Strike one, looking, to Jorge Posada. Ground ball, back to Weaver, two out.

This was not the easiest assignment for Weaver, not at first pitch.

"The nerves started to kick in," he said. "Once you get out there, it's time to locate and throw everything for strikes."

He did. He threw 11 pitches, eight for strikes, to a team that is more than happy to wait you out. He threw hard too, harder than normal.

"He was pretty fired up," Lackey said. "It's kind of fun for starters. We don't get to cut it loose very often. When you're out there for one inning, you find a little more velocity than normal."

Strike one, looking, to Derek Jeter. Strike two, foul.

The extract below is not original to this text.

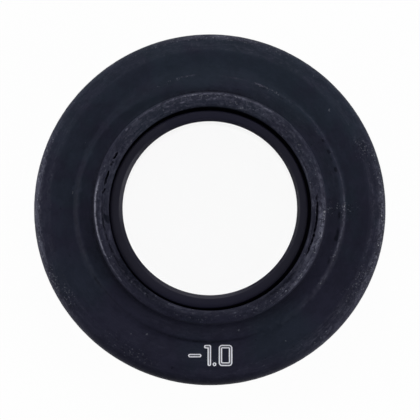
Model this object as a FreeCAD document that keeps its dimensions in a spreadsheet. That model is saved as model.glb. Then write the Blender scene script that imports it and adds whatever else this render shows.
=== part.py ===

The fans stood with two strikes, all of them, all night long. That's a Yankee Stadium thing, a Fenway Park thing, not an Angel Stadium thing, not until the Angels were on the brink of elimination.

"You usually only see that on the East Coast," Weaver said. "Our fans knew the game was huge. It's nice to see that out of them. We need them, just as much as they need us to win."

Two strikes, on Jeter? Weaver's mom stood up too, still clasping her hands in front of her face, a little lower this time, just enough to peek at the field.

Ball one. Ball two. Swing and a miss, strike three!

Gail Weaver thrust both arms toward the sky. Jered Weaver slammed his fist into his glove.

Three outs to go. Mike Scioscia could have, maybe even should have, sent Weaver back for the ninth. He still was the best pitcher available.

With more than a one-run lead, Scioscia said he might have. He went with Fuentes, who loaded the bases but escaped with the save.

On to New York, on with the season. Weaver rescued Lackey in Game 5. Lackey would love to repay the favor in Game 7, from the bullpen.

"I'll be there," Lackey said. "I guarantee you that."